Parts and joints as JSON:
----------

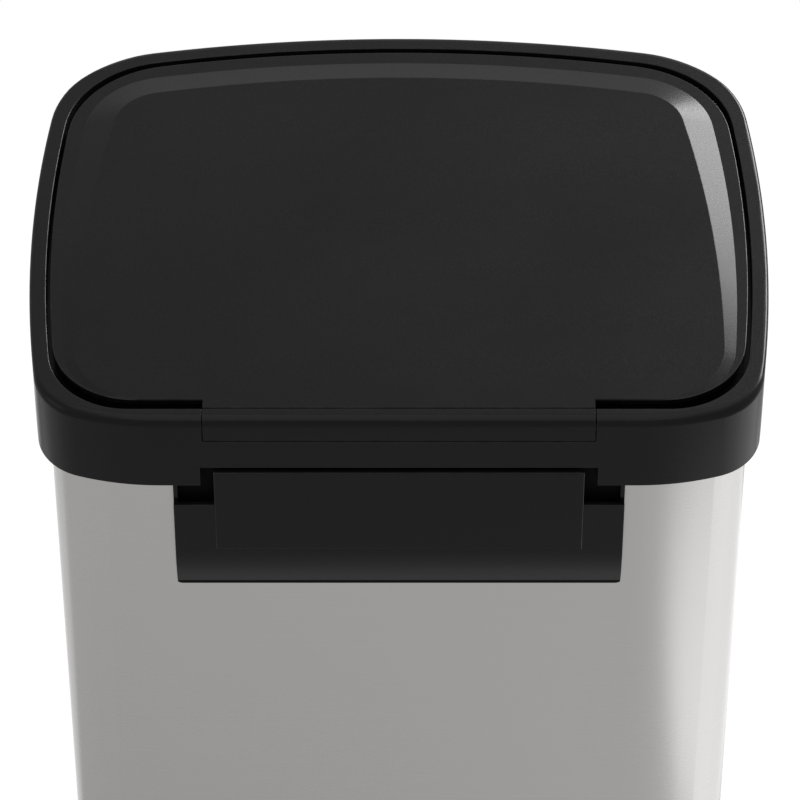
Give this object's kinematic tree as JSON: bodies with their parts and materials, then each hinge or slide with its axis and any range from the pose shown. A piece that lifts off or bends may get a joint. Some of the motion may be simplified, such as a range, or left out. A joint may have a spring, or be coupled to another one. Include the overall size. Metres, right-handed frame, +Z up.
{
  "type": "step recycling bin",
  "caption": "Bow-fronted steel step bin with a black collar and a rear-hinged lid that a foot pedal opens, holding two lift-out buckets side by side.",
  "frame": {"origin": "centre of the bounding box in plan, on the floor under the rubber feet", "axes": "+Z up, +Y towards the hinge side at the rear, the pedal at the front towards -Y, +X to the left of a person who faces the front"},
  "size_m": [0.4034, 0.3388, 0.6451],
  "materials": {
    "black_plastic": "fine-grained black moulding",
    "liner_plastic": "smooth black moulding",
    "satin_steel": "satin stainless sheet with a fine horizontal grain",
    "bucket_grey": "mid grey moulding",
    "bucket_blue": "grey-blue moulding",
    "floor_plastic": "black moulding",
    "guide_plastic": "slippery off-white plastic",
    "soft_rubber": "soft black rubber",
    "sheet_steel": "plain zinc-plated sheet",
    "damper_black": "black tube",
    "bright_steel": "drawn steel bar",
    "screw_steel": "zinc-plated steel"
  },
  "bodies": {
    "bin": {"rim_collar": "black_plastic", "collar_screws": "screw_steel", "hinge_pins": "bright_steel", "body_shell": "satin_steel", "rear_cover": "black_plastic", "cover_screws": "screw_steel", "rod_channel": "sheet_steel", "rod_guides": "guide_plastic", "damper_cylinder": "damper_black", "damper_bracket": "sheet_steel", "base_plinth": "black_plastic", "base_feet": "soft_rubber", "floor_plate": "floor_plastic", "floor_screws": "screw_steel", "pedal_pivot_pin": "bright_steel", "pivot_bushes": "guide_plastic", "pivot_clips": "bright_steel", "pedal_brackets": "sheet_steel", "bracket_screws": "screw_steel", "bucket_right": "bucket_blue", "bucket_left": "bucket_grey"},
    "lid": {"lid_shell": "black_plastic", "lid_liner": "liner_plastic", "lid_screws": "screw_steel", "lid_bumpers": "soft_rubber", "hinge_tail": "black_plastic", "tail_screws": "screw_steel", "lid_crank": "sheet_steel", "crank_pin": "bright_steel", "crank_glide": "guide_plastic"},
    "lift_rod": {"push_rod": "bright_steel", "push_rod_head": "guide_plastic", "push_rod_foot": "guide_plastic", "damper_piston_rod": "bright_steel", "damper_link": "sheet_steel"},
    "pedal": {"pedal_lever": "sheet_steel", "pedal_pad": "black_plastic", "pedal_tread": "soft_rubber", "pedal_rivets": "bright_steel"}
  },
  "joints": [
    {"name": "lid_hinge", "type": "hinge", "parent": "bin", "child": "lid", "pos_m": [0, 0.16275, 0.6293], "axis": [-1, 0, 0], "range_deg": [0, 80]},
    {"name": "rod_lift", "type": "slide", "parent": "bin", "child": "lift_rod", "axis": [0, 0, 1], "range_m": [0, 0.03074]},
    {"name": "pedal_hinge", "type": "hinge", "parent": "bin", "child": "pedal", "pos_m": [0, -0.03375, 0.03], "axis": [1, 0, 0], "range_deg": [0, 9.98]}
  ],
  "couplings": [
    {"joint": "rod_lift", "follows": "lid_hinge", "m_per_rad": 0.022013},
    {"joint": "pedal_hinge", "follows": "lid_hinge", "ratio": 0.12476}
  ]
}
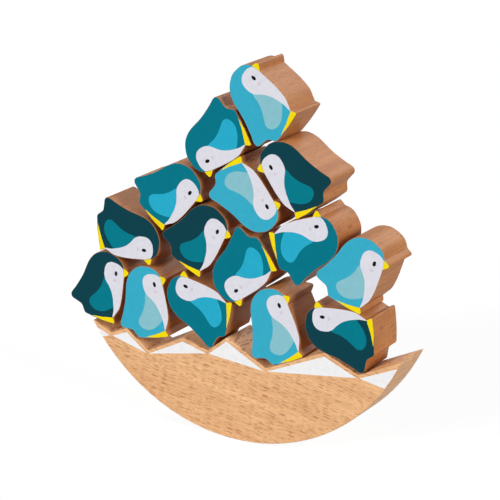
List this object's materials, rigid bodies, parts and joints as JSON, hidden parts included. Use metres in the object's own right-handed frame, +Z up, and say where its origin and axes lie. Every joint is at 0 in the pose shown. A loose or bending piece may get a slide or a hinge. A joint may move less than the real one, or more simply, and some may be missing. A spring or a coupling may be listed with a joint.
{
  "type": "stacking balance game",
  "caption": "Wooden balance game: a rocker with a round bottom and a saw edge, with printed penguins in sky, teal and navy blue stacked on it.",
  "frame": {"origin": "on the floor under the middle of the whole game, halfway through the board's thickness", "axes": "+Z up, +X along the rocker to the right of someone who faces its front, +Y through the board from the front face to the back face"},
  "size_m": [0.2626, 0.0322, 0.2658],
  "materials": {
    "beech": "bare beech, sanded smooth and clear lacquered, with printed white fields",
    "sky_print": "beech board printed in sky blue on both faces, bare round the edge",
    "teal_print": "beech board printed in teal on both faces, bare round the edge",
    "navy_print": "beech board printed in navy on both faces, bare round the edge"
  },
  "bodies": {
    "root": {"rocker": "beech", "sky_penguin_1": "sky_print", "navy_penguin_1": "navy_print", "teal_penguin_1": "teal_print", "sky_penguin_2": "sky_print", "navy_penguin_2": "navy_print", "navy_penguin_3": "navy_print", "teal_penguin_2": "teal_print", "navy_penguin_4": "navy_print", "sky_penguin_3": "sky_print", "teal_penguin_3": "teal_print", "teal_penguin_4": "teal_print", "sky_penguin_4": "sky_print", "navy_penguin_5": "navy_print", "teal_penguin_5": "teal_print", "sky_penguin_5": "sky_print"}
  },
  "joints": []
}
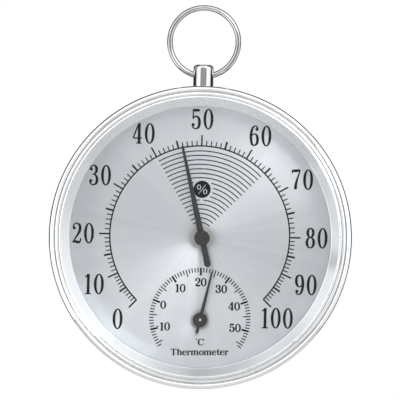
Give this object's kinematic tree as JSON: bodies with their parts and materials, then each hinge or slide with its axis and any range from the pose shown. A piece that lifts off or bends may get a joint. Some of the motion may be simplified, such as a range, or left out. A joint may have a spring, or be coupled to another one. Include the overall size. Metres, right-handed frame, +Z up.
{
  "type": "dial hygrometer",
  "caption": "Round wall hygrometer with a small thermometer dial under its hub, in a polished bezel and steel case, hung by a wire ring through a short post.",
  "frame": {"origin": "where a hook carries the part: the inner top of the hanging ring, in the ring's mid plane", "axes": "+Y out of the flat back of the case, into the wall; the dial faces -Y; +Z up; +X to the right as the dial is read"},
  "size_m": [0.1, 0.024, 0.1268],
  "materials": {
    "chrome": "bright polished",
    "reflector": "polished, faint ripples",
    "case_steel": "spun satin",
    "fastener_steel": "machined",
    "arbor_steel": "ground",
    "dial_silver": "sunray brushed, lacquered",
    "black_paint": "matte black",
    "lens_glass": "clear, polished",
    "gasket_rubber": "matte",
    "black_plastic": "moulded satin",
    "brass": "rolled strip, light tarnish",
    "humidity_strip": "coated strip",
    "bimetal": "rolled strip"
  },
  "bodies": {
    "hanger": {"hanging_ring": "chrome"},
    "case": {"hanger_post": "chrome", "post_screw": "fastener_steel", "case_cup": "case_steel", "bezel": "chrome", "lens": "lens_glass", "lens_gasket": "gasket_rubber", "reflector_ring": "reflector", "dial_plate": "dial_silver", "dial_carrier": "black_plastic", "humidity_front_plate": "brass", "humidity_pillar_left": "brass", "humidity_pillar_right": "brass", "humidity_back_bar": "brass", "back_bar_screw_left": "fastener_steel", "back_bar_screw_right": "fastener_steel", "humidity_bush": "brass", "humidity_bush_nut": "brass", "thermometer_bracket": "brass", "thermometer_bush": "brass", "thermometer_bush_nut": "brass", "bimetal_anchor": "brass"},
    "calibrator": {"calibration_arm": "brass"},
    "humidity_hand": {"humidity_pointer": "black_paint", "humidity_pointer_boss": "black_paint", "humidity_arbor": "arbor_steel", "humidity_collet": "brass", "humidity_coil": "humidity_strip"},
    "thermometer_hand": {"thermometer_pointer": "black_paint", "thermometer_arbor": "arbor_steel", "thermometer_collet": "brass", "bimetal_coil": "bimetal"}
  },
  "joints": [
    {"name": "hanger_swing", "type": "hinge", "parent": "hanger", "child": "case", "pos_m": [0, 0, -0.02155], "axis": [1, 0, 0], "range_deg": [-90, 90]},
    {"name": "calibration_turn", "type": "hinge", "parent": "case", "child": "calibrator", "pos_m": [0.00065, 0, -0.07523], "axis": [0, 1, 0], "range_deg": [-12, 12]},
    {"name": "humidity_turn", "type": "hinge", "parent": "calibrator", "child": "humidity_hand", "pos_m": [0.00065, 0, -0.07523], "axis": [0, 1, 0], "range_deg": [-124, 146], "stiffness_Nm_per_rad": 0.001, "deforming": ["humidity_coil"]},
    {"name": "thermometer_turn", "type": "hinge", "parent": "case", "child": "thermometer_hand", "pos_m": [0.00065, 0, -0.1024], "axis": [0, 1, 0], "range_deg": [-138, 110], "stiffness_Nm_per_rad": 0.001, "deforming": ["bimetal_coil"]}
  ]
}
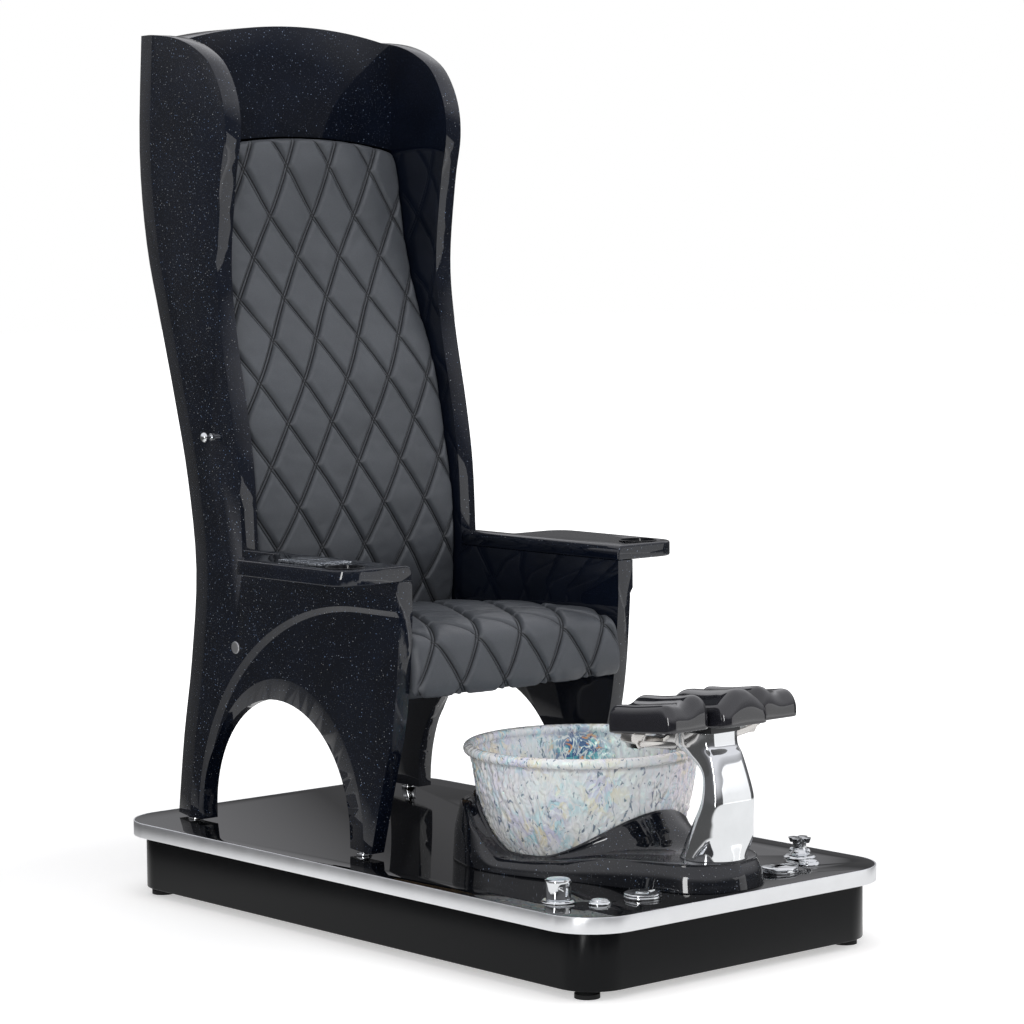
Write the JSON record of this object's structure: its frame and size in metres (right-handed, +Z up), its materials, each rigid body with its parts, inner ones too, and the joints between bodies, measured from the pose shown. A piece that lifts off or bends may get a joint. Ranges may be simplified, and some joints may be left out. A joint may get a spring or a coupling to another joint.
{
  "type": "pedicure spa chair",
  "caption": "Tall-backed pedicure chair on a low platform with a round glass foot bath, a chrome footrest whose side pads rise and fall, and water controls.",
  "frame": {"origin": "on the floor, under the middle of the part's outline", "axes": "+Z up; -Y is the front, where the sitter faces and the foot bath stands; +X is the sitter's left"},
  "size_m": [0.84, 1.424, 1.717],
  "materials": {
    "foot_rubber": "matt black rubber",
    "zinc": "zinc-plated steel",
    "frame_steel": "dark grey powder coat",
    "skirt": "high-gloss black",
    "plywood": "raw plywood",
    "deck_glass": "back-painted black glass, mirror-like",
    "band": "satin brushed",
    "shell": "black-blue gelcoat with fine metal flake under a high gloss",
    "chrome": "polished chrome",
    "cushion": "soft black upholstery leather, diamond quilted with double stitching",
    "liner": "polished steel",
    "keypad": "silver-grey frame",
    "key": "silver",
    "cap": "grey",
    "base": "black gelcoat with fine flake",
    "bowl_glass": "thick clear glass, slightly blue",
    "head": "gloss black",
    "pad": "high-gloss black",
    "link_steel": "polished steel",
    "switch": "black"
  },
  "bodies": {
    "chair": {"levelling_pads": "foot_rubber", "levelling_studs": "zinc", "plinth_frame": "frame_steel", "plinth_skirt": "skirt", "deck_board": "plywood", "deck_glass": "deck_glass", "edge_band": "band", "right_side_panel": "shell", "left_side_panel": "shell", "leg_glides": "chrome", "crest_shell": "shell", "rear_skin": "shell", "back_board": "plywood", "back_cushion": "cushion", "seat_board": "plywood", "seat_cleats": "plywood", "cross_rails": "plywood", "seat_cushion": "cushion", "right_armrest": "shell", "left_armrest": "shell", "cup_liners": "liner", "keypad_housing": "keypad", "rail_bolts": "zinc", "bolt_caps": "cap", "bag_hook": "chrome", "basin_base": "base", "bowl_seat": "foot_rubber", "glass_bowl": "bowl_glass", "drain_flange": "chrome", "drain_tailpiece": "zinc", "column": "chrome", "column_studs": "zinc", "footrest_head": "head", "centre_pad": "pad", "pivot_brackets": "link_steel", "valve_flanges": "chrome", "valve_bodies": "zinc", "button_bezels": "chrome", "air_switches": "switch", "dial_base": "chrome", "deck_drain": "chrome", "drain_cover": "chrome"},
    "mixer": {"mixer_knob": "chrome"},
    "cross": {"cross_handle": "chrome"},
    "right_button": {"right_air_button": "chrome"},
    "left_button": {"left_air_button": "chrome"},
    "dial": {"drain_dial": "chrome"},
    "stopper": {"drain_stopper": "chrome"},
    "key_1_body": {"key_1": "key"},
    "key_2_body": {"key_2": "key"},
    "key_3_body": {"key_3": "key"},
    "key_4_body": {"key_4": "key"},
    "right_front_arm": {"right_front_link": "link_steel"},
    "right_rear_arm": {"right_rear_link": "link_steel"},
    "right_foot_pad": {"right_pad_bracket": "link_steel", "right_pad": "pad"},
    "left_front_arm": {"left_front_link": "link_steel"},
    "left_rear_arm": {"left_rear_link": "link_steel"},
    "left_foot_pad": {"left_pad_bracket": "link_steel", "left_pad": "pad"}
  },
  "joints": [
    {"name": "mixer_turn", "type": "hinge", "parent": "chair", "child": "mixer", "pos_m": [-0.3, -0.542, 0.17], "axis": [0, 0, 1], "range_deg": [-60, 60]},
    {"name": "cross_turn", "type": "hinge", "parent": "chair", "child": "cross", "pos_m": [0.3, -0.542, 0.17], "axis": [0, 0, 1], "range_deg": [0, 90]},
    {"name": "right_button_press", "type": "slide", "parent": "chair", "child": "right_button", "axis": [0, 0, -1], "range_m": [0, 0.004], "stiffness_N_per_m": 1500, "springref_m": -0.001},
    {"name": "left_button_press", "type": "slide", "parent": "chair", "child": "left_button", "axis": [0, 0, -1], "range_m": [0, 0.004], "stiffness_N_per_m": 1500, "springref_m": -0.001},
    {"name": "dial_turn", "type": "hinge", "parent": "chair", "child": "dial", "pos_m": [-0.17, -0.617, 0.155], "axis": [0, 0, 1], "range_deg": [0, 90]},
    {"name": "stopper_lift", "type": "slide", "parent": "chair", "child": "stopper", "axis": [0, 0, 1], "range_m": [0, 0.0101]},
    {"name": "key_1_press", "type": "slide", "parent": "chair", "child": "key_1_body", "axis": [0, 0, -1], "range_m": [0, 0.0015], "stiffness_N_per_m": 1200, "springref_m": -0.0008},
    {"name": "key_2_press", "type": "slide", "parent": "chair", "child": "key_2_body", "axis": [0, 0, -1], "range_m": [0, 0.0015], "stiffness_N_per_m": 1200, "springref_m": -0.0008},
    {"name": "key_3_press", "type": "slide", "parent": "chair", "child": "key_3_body", "axis": [0, 0, -1], "range_m": [0, 0.0015], "stiffness_N_per_m": 1200, "springref_m": -0.0008},
    {"name": "key_4_press", "type": "slide", "parent": "chair", "child": "key_4_body", "axis": [0, 0, -1], "range_m": [0, 0.0015], "stiffness_N_per_m": 1200, "springref_m": -0.0008},
    {"name": "right_pad_raise", "type": "hinge", "parent": "chair", "child": "right_front_arm", "pos_m": [-0.06, -0.567, 0.401], "axis": [0, 1, 0], "range_deg": [-7, 12]},
    {"name": "right_rear_arm_turn", "type": "hinge", "parent": "chair", "child": "right_rear_arm", "pos_m": [-0.076, -0.567, 0.411], "axis": [0, 1, 0], "range_deg": [-7, 12]},
    {"name": "right_pad_level", "type": "hinge", "parent": "right_front_arm", "child": "right_foot_pad", "pos_m": [-0.137, -0.567, 0.412], "axis": [0, 1, 0], "range_deg": [-12, 7]},
    {"name": "left_pad_raise", "type": "hinge", "parent": "chair", "child": "left_front_arm", "pos_m": [0.06, -0.567, 0.401], "axis": [0, -1, 0], "range_deg": [-7, 12]},
    {"name": "left_rear_arm_turn", "type": "hinge", "parent": "chair", "child": "left_rear_arm", "pos_m": [0.076, -0.567, 0.411], "axis": [0, -1, 0], "range_deg": [-7, 12]},
    {"name": "left_pad_level", "type": "hinge", "parent": "left_front_arm", "child": "left_foot_pad", "pos_m": [0.137, -0.567, 0.412], "axis": [0, -1, 0], "range_deg": [-12, 7]}
  ],
  "couplings": [
    {"joint": "stopper_lift", "follows": "dial_turn", "m_per_rad": 0.0063662},
    {"joint": "right_rear_arm_turn", "follows": "right_pad_raise", "ratio": 1},
    {"joint": "right_pad_level", "follows": "right_pad_raise", "ratio": -1},
    {"joint": "left_rear_arm_turn", "follows": "left_pad_raise", "ratio": 1},
    {"joint": "left_pad_level", "follows": "left_pad_raise", "ratio": -1}
  ]
}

----------

* [Short problem]: In the records above, how many lines include the string "object"? Answer with only the number.

* [Answer in full]: 4